Knowing When to Push
How Saraphoena B. Koffron went from teen mom to opening a family law practice

Published in 2024 Michigan Super Lawyers magazine
By Taylor Kuether on August 8, 2024
Some lawyers have an epiphany or “aha moment” that prompts them to go into law; some grow up as an argumentative child who adults say will make a great lawyer someday.
“I didn’t have that,” says Saraphoena B. Koffron, founding partner of Austin+Koffron in Kalamazoo. “What I had was a series of challenges and injustices that I refused to get the best of me, that propelled me towards law school.”
Koffron was the youngest of six children in a low-income family, and her parents separated when she was young. A bright student, Koffron skipped her sophomore year of high school and started college at 17. She became pregnant and gave birth the summer after freshman year. A single parent and college sophomore, Koffron went to apply for state aid. When she was finally able to meet with a caseworker, Koffron was told she did not qualify for anything other than basic insurance coverage for her child unless she got a job.

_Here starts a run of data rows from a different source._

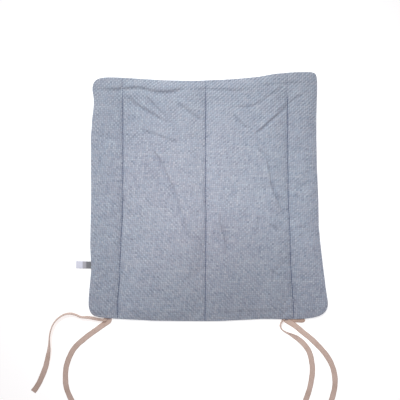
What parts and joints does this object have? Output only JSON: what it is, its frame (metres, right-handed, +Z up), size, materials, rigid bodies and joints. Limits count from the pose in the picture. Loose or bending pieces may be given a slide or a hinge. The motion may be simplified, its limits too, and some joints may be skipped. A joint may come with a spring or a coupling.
{
  "type": "chair seat pad",
  "caption": "Thin quilted square seat pad in woven cloth, with a folded side label and tape ties at its back corners.",
  "frame": {"origin": "middle of the flat underside", "axes": "+Z up through the pad's thickness, +Y from the tie edge towards the opposite edge, +X to the right seen from above"},
  "size_m": [0.5215, 0.6114, 0.011],
  "materials": {
    "cover_cloth": "plain weave, heathered blue-grey, matt",
    "wadding": "soft white polyester wadding",
    "thread": "spun polyester sewing thread",
    "tie_tape": "soft woven tape, matt beige-pink",
    "label_tape": "smooth printed-label satin, blank"
  },
  "bodies": {
    "pad": {"top_cover": "cover_cloth", "bottom_cover": "cover_cloth", "wadding": "wadding", "seam_thread": "thread", "closing_stitch": "thread", "left_quilting_needle_thread": "thread", "centre_quilting_needle_thread": "thread", "right_quilting_needle_thread": "thread", "left_quilting_bobbin_thread": "thread", "centre_quilting_bobbin_thread": "thread", "right_quilting_bobbin_thread": "thread", "left_tie_sewn_end": "tie_tape", "left_tie_back_tack": "thread", "right_tie_sewn_end": "tie_tape", "right_tie_back_tack": "thread", "label_sewn_end": "label_tape"},
    "left_tie": {"left_tie_straight_tail": "tie_tape", "left_tie_curled_tail": "tie_tape"},
    "right_tie": {"right_tie_straight_tail": "tie_tape", "right_tie_curled_tail": "tie_tape"},
    "label": {"label_loop": "label_tape"}
  },
  "joints": [
    {"name": "left_tie_lift", "type": "hinge", "parent": "pad", "child": "left_tie", "pos_m": [-0.171, -0.2127, 0.0012], "axis": [-1, 0, 0], "range_deg": [-80, 90]},
    {"name": "right_tie_lift", "type": "hinge", "parent": "pad", "child": "right_tie", "pos_m": [0.131, -0.2134, 0.0012], "axis": [-1, 0, 0], "range_deg": [-80, 90]},
    {"name": "label_flip", "type": "hinge", "parent": "pad", "child": "label", "pos_m": [-0.2014, -0.116, 0.0012], "axis": [0, 1, 0], "range_deg": [-70, 100]}
  ]
}
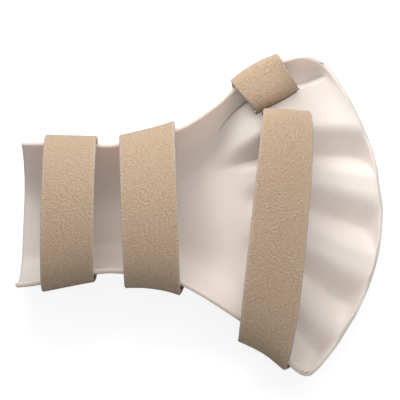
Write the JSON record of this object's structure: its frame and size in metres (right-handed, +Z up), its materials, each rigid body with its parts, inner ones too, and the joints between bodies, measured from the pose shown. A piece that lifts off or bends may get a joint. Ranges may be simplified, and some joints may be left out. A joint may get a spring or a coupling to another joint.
{
  "type": "anti-spasticity hand splint",
  "caption": "Moulded plastic hand splint with a forearm trough, a fan-shaped hand pan with finger separators and a thumb trough, and fabric straps that close over hook patches.",
  "frame": {"origin": "middle of the flat underside of the forearm trough, on the surface that the splint rests on", "axes": "+X from the forearm end to the finger end, +Y to the thumb side, +Z up, out of the open side"},
  "size_m": [0.2554, 0.2299, 0.0628],
  "materials": {
    "shell_plastic": "satin",
    "strap_fabric": "brushed loop",
    "hook_tape": "matte hook pile"
  },
  "bodies": {
    "root": {"splint_shell": "shell_plastic", "forearm_strap": "strap_fabric", "forearm_strap_hook_little": "hook_tape", "forearm_strap_hook_thumb": "hook_tape", "wrist_strap": "strap_fabric", "wrist_strap_hook_little": "hook_tape", "wrist_strap_hook_thumb": "hook_tape", "palm_strap": "strap_fabric", "palm_strap_hook": "hook_tape", "thumb_strap": "strap_fabric", "thumb_strap_hook": "hook_tape"}
  },
  "joints": []
}
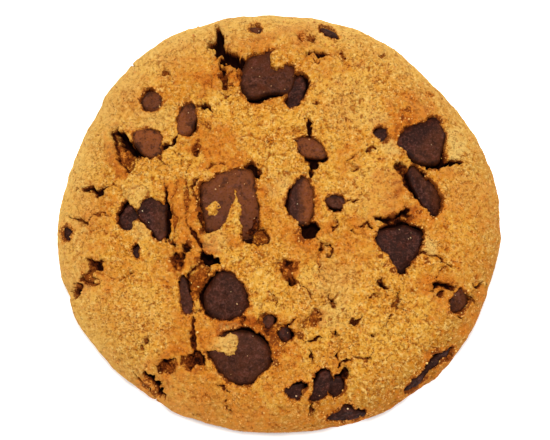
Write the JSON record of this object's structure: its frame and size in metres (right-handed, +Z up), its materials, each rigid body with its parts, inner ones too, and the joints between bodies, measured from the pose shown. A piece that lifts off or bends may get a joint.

“I was in a situation where I’d done so well academically that I had earned a presidential scholarship, which was a free ride for college. To keep that, I had to stay enrolled full time and maintain a relatively high GPA,” she says. Alternatively, to get state aid, she’d have to drop out or reduce her credits to accommodate a minimum wage job. “I unsuccessfully tried to talk the caseworker into giving me an exception by arguing with her about how the eligibility policies were turning women like me into statistics, and then I left. I wasn’t going to be boxed into a life of poverty. I refused, and still refuse, to be a statistic.”
She didn’t have much money, so Koffron and her child lived in a rough part of town. She couldn’t afford daycare, so she posted fliers seeking babysitters in exchange for helping with their schoolwork. She regularly donated plasma to make ends meet. One summer, she recalls, her child had two outfits. They’d wear one and she’d hand wash it at night in the sink to avoid paying for laundry, letting it dry while they wore the other the next day.
As in high school, Koffron graduated early. When her older brother got accepted to a Ph.D. program in Pasadena, she and her toddler moved with him so they could qualify for affordable housing. There, Koffron obtained her teaching license and started working in Los Angeles-area schools.
“As I became familiar with my students’ parents, they would open up about the obstacles that they couldn’t overcome—how they would be turned away when they sought help,” Koffron says. “It was clear there was a gap in services being provided, and that they needed somebody who truly understood where they were coming from.”
Koffron hoped she could be that somebody. She was already familiar with the courtroom. “By the time I got to law school, I had been a child in the center of custody disputes between my parents; helped a family member with an appeal of a federal conviction back in high school; handled my own paternity suit when my child was born; and a change of domicile action in order to move to California after college, which I could only do by giving up child support. I was aware not just of the complexity of law, but of how.”
So she took the LSAT, got into law school and returned to Michigan. But not having much money again led to complications. “In most of the traditional law schools, students aren’t allowed to work when they’re a 1L. I had a partial scholarship for law school, but I had an extra mouth to feed and daycare is expensive. So what do you do? You go into debt,” she says. “The domino effect of having been a teen mom seemed like it would never end.”
Helping other people and families navigate that system is what sustains Koffron and her husband in their law practice today. “A lot of injustices occur simply because some people believe that if they try to defend themselves, no one will listen. Or they are told, ‘This is the way things have to be,’ and don’t see any other option,” she says. “I’m drawn to cases where people feel they have no way out. It’s where I feel like I can do the most good.”
She credits her success to their commitment to the Jewish principle of tikkun olam.
“Repairing the world is what I’m here to do. One family at a time, one policy at a time,” Koffron says. “I would be lying if I said that was my primary concern when I was 20 and decided to go to law school. I was angry then. … Raging against the machine was my motivation back then. Nowadays, I’m focused on making sure the machine is working for everyone.”